# TASK:
Reproduce, exactly and in full, only the lines below from the one containing "# Pegs: the" through the one containing "bpy.context.view_layer.update()".

# MATERIAL:
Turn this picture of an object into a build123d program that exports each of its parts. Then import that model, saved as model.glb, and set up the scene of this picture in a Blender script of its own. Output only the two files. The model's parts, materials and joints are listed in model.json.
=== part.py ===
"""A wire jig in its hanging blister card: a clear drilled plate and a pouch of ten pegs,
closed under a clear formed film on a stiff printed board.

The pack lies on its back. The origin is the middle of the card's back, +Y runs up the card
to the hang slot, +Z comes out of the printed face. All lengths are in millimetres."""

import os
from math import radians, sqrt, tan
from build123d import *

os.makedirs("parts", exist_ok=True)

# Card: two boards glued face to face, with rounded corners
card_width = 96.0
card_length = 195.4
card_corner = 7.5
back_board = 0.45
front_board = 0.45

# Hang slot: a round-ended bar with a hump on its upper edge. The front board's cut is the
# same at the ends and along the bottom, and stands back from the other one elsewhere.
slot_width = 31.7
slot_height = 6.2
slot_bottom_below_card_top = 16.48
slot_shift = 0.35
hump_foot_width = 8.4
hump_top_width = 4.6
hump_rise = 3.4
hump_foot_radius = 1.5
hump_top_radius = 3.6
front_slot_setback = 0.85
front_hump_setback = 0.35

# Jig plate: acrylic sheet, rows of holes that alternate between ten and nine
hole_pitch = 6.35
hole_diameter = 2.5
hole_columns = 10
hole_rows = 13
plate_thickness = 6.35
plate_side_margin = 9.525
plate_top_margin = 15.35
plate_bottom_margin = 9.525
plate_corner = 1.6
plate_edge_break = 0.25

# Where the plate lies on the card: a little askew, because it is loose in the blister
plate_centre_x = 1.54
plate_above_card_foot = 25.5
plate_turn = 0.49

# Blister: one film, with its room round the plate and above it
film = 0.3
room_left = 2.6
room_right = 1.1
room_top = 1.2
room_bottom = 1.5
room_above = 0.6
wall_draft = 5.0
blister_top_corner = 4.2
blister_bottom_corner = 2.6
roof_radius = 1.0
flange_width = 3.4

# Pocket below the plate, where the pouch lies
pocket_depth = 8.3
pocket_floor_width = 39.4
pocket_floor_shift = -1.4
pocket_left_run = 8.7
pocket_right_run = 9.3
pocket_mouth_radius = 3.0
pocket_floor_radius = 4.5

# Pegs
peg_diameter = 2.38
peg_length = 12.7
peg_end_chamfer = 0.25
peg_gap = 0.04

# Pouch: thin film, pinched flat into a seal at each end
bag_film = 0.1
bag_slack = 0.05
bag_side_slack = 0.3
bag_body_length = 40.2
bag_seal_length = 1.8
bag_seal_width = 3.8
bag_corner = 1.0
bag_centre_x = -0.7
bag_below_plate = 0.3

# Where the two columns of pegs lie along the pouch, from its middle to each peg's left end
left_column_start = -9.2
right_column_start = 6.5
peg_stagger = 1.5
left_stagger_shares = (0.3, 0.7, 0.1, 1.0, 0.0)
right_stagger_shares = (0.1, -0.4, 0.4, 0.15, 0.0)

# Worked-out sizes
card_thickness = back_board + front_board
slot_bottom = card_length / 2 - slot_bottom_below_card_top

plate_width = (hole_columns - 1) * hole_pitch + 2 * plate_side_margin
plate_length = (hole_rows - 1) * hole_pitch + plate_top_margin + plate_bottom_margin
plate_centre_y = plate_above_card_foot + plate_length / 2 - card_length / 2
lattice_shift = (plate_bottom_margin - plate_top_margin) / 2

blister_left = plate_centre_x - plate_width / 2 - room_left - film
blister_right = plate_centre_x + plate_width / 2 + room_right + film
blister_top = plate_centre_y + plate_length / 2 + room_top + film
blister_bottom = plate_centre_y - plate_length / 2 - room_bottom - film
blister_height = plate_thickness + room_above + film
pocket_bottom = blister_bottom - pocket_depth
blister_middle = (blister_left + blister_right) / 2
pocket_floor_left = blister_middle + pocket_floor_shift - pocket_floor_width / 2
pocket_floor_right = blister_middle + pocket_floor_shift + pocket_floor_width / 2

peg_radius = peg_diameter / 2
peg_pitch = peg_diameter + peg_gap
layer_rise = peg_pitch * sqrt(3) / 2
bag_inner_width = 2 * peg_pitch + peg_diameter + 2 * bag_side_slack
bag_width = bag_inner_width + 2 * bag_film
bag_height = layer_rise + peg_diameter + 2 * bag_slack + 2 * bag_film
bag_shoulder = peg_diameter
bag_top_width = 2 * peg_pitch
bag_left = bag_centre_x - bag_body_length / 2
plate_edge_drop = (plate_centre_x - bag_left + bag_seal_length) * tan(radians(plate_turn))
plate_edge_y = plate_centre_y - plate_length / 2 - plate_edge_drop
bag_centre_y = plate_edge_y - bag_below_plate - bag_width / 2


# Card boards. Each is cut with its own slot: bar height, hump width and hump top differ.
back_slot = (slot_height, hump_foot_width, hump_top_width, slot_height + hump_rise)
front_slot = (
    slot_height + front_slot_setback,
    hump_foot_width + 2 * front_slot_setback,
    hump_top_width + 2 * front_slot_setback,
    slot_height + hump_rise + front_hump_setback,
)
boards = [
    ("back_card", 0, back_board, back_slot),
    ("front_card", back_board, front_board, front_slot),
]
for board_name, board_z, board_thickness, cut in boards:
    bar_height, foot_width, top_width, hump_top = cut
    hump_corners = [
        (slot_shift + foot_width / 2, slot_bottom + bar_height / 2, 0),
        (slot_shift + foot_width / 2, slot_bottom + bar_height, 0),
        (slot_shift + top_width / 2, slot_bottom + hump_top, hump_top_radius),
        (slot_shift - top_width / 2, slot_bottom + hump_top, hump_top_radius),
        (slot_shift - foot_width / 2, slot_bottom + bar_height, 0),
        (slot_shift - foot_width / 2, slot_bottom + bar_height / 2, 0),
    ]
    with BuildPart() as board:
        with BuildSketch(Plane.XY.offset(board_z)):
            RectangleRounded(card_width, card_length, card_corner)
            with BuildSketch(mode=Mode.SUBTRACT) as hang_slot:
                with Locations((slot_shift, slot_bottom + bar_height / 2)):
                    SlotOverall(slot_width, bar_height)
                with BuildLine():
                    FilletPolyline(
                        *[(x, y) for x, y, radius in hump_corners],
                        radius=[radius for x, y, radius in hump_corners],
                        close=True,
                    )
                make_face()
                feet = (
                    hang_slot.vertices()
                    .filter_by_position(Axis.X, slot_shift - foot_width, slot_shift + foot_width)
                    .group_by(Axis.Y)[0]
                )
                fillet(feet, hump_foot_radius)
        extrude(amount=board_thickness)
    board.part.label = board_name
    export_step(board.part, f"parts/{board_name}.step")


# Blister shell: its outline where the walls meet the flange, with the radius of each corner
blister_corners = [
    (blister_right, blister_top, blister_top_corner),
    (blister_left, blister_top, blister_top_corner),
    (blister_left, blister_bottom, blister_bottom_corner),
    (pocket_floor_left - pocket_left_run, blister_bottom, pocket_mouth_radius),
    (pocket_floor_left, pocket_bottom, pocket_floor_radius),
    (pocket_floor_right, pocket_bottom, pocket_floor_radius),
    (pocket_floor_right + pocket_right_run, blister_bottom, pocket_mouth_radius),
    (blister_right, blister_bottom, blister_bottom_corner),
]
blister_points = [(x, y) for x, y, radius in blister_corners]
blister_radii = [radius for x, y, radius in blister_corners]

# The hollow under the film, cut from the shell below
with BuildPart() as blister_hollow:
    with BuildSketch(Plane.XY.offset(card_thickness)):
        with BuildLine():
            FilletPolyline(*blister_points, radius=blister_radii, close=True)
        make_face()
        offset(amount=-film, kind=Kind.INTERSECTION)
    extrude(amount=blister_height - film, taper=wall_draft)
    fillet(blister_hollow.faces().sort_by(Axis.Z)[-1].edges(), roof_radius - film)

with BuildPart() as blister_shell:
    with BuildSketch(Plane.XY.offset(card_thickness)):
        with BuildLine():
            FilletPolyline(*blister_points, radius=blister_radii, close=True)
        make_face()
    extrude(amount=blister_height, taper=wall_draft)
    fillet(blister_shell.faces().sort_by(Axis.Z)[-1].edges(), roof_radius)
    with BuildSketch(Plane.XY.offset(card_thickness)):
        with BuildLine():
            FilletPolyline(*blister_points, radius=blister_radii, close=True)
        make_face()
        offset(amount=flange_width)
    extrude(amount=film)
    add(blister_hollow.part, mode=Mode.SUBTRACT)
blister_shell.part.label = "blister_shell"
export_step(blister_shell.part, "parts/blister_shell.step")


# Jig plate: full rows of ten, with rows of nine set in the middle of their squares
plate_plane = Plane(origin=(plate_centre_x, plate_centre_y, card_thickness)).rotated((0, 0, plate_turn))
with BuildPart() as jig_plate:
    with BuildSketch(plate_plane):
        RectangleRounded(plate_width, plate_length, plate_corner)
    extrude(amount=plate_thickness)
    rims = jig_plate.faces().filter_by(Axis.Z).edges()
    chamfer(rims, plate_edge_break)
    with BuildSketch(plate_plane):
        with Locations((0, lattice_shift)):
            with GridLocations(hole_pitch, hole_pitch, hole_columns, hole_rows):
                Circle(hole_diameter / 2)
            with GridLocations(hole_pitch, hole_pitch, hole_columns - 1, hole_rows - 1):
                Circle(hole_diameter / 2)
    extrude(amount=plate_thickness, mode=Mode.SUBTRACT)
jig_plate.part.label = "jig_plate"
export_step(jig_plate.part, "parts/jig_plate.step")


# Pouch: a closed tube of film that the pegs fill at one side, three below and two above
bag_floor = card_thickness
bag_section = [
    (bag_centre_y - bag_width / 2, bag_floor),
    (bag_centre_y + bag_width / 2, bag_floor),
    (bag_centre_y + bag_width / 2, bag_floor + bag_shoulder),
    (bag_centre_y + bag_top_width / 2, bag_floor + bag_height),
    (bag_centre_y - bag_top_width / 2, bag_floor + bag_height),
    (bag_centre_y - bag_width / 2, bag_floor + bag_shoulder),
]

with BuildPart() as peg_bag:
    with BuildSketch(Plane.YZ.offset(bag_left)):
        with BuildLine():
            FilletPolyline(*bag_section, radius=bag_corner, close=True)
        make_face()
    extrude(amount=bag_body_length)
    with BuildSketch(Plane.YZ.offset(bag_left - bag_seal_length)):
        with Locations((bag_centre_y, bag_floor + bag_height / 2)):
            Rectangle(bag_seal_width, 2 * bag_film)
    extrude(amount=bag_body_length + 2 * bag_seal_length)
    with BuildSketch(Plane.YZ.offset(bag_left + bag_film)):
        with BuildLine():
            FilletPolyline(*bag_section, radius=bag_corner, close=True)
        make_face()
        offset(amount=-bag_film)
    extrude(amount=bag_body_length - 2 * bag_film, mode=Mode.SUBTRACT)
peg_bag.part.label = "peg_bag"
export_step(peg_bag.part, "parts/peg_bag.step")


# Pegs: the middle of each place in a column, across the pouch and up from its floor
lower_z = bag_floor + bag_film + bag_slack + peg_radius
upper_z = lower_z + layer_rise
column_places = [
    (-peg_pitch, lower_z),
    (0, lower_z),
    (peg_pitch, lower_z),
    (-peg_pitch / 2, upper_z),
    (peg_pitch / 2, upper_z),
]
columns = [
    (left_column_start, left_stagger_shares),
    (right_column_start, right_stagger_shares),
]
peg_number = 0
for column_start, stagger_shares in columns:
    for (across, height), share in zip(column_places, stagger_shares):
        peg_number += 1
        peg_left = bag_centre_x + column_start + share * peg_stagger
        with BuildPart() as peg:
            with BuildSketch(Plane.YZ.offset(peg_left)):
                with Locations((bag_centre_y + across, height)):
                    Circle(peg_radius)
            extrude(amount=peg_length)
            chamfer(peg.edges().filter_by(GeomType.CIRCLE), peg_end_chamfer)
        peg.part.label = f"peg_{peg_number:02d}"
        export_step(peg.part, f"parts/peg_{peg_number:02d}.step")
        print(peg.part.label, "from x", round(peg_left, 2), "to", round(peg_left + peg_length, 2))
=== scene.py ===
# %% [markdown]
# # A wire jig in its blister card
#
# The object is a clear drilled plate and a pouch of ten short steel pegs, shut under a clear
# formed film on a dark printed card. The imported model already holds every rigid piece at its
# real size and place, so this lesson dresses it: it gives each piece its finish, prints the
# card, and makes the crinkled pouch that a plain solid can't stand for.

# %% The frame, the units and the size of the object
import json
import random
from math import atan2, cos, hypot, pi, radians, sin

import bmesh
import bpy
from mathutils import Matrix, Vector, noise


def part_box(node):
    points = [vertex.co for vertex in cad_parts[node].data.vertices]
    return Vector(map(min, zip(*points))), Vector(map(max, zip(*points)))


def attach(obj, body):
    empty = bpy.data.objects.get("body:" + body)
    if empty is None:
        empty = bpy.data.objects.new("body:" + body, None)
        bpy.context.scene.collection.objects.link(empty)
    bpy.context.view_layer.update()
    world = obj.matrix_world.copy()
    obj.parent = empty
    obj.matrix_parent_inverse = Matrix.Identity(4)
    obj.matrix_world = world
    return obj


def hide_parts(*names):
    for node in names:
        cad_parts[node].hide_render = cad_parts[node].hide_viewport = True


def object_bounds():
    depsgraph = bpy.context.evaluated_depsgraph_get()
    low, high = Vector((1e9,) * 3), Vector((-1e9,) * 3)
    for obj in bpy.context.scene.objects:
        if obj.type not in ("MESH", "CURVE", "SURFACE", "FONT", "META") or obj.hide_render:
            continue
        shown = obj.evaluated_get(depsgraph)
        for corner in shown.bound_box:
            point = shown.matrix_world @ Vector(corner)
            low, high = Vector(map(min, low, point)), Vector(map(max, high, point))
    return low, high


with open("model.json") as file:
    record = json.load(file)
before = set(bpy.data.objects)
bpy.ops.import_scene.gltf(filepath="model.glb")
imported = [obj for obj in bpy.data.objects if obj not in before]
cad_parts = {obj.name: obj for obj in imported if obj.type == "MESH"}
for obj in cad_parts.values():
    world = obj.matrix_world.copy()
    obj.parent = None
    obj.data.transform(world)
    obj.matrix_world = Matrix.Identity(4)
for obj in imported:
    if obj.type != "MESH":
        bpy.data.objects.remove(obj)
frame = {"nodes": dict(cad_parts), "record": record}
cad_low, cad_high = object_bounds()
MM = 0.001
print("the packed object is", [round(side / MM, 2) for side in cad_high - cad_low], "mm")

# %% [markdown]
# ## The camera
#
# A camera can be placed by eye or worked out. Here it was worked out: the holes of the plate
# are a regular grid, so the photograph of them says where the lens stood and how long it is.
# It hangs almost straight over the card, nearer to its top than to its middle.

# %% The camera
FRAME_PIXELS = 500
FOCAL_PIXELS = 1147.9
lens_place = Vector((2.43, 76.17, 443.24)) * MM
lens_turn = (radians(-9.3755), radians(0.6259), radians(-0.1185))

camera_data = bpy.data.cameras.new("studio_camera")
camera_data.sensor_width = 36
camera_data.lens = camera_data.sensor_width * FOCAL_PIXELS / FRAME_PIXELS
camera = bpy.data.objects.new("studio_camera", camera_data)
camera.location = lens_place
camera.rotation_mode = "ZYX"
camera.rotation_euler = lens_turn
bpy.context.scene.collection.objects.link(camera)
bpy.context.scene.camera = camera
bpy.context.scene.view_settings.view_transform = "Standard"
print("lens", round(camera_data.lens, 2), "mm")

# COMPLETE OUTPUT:
# Pegs: the middle of each place in a column, across the pouch and up from its floor
lower_z = bag_floor + bag_film + bag_slack + peg_radius
upper_z = lower_z + layer_rise
column_places = [
    (-peg_pitch, lower_z),
    (0, lower_z),
    (peg_pitch, lower_z),
    (-peg_pitch / 2, upper_z),
    (peg_pitch / 2, upper_z),
]
columns = [
    (left_column_start, left_stagger_shares),
    (right_column_start, right_stagger_shares),
]
peg_number = 0
for column_start, stagger_shares in columns:
    for (across, height), share in zip(column_places, stagger_shares):
        peg_number += 1
        peg_left = bag_centre_x + column_start + share * peg_stagger
        with BuildPart() as peg:
            with BuildSketch(Plane.YZ.offset(peg_left)):
                with Locations((bag_centre_y + across, height)):
                    Circle(peg_radius)
            extrude(amount=peg_length)
            chamfer(peg.edges().filter_by(GeomType.CIRCLE), peg_end_chamfer)
        peg.part.label = f"peg_{peg_number:02d}"
        export_step(peg.part, f"parts/peg_{peg_number:02d}.step")
        print(peg.part.label, "from x", round(peg_left, 2), "to", round(peg_left + peg_length, 2))
=== scene.py ===
# %% [markdown]
# # A wire jig in its blister card
#
# The object is a clear drilled plate and a pouch of ten short steel pegs, shut under a clear
# formed film on a dark printed card. The imported model already holds every rigid piece at its
# real size and place, so this lesson dresses it: it gives each piece its finish, prints the
# card, and makes the crinkled pouch that a plain solid can't stand for.

# %% The frame, the units and the size of the object
import json
import random
from math import atan2, cos, hypot, pi, radians, sin

import bmesh
import bpy
from mathutils import Matrix, Vector, noise


def part_box(node):
    points = [vertex.co for vertex in cad_parts[node].data.vertices]
    return Vector(map(min, zip(*points))), Vector(map(max, zip(*points)))


def attach(obj, body):
    empty = bpy.data.objects.get("body:" + body)
    if empty is None:
        empty = bpy.data.objects.new("body:" + body, None)
        bpy.context.scene.collection.objects.link(empty)
    bpy.context.view_layer.update()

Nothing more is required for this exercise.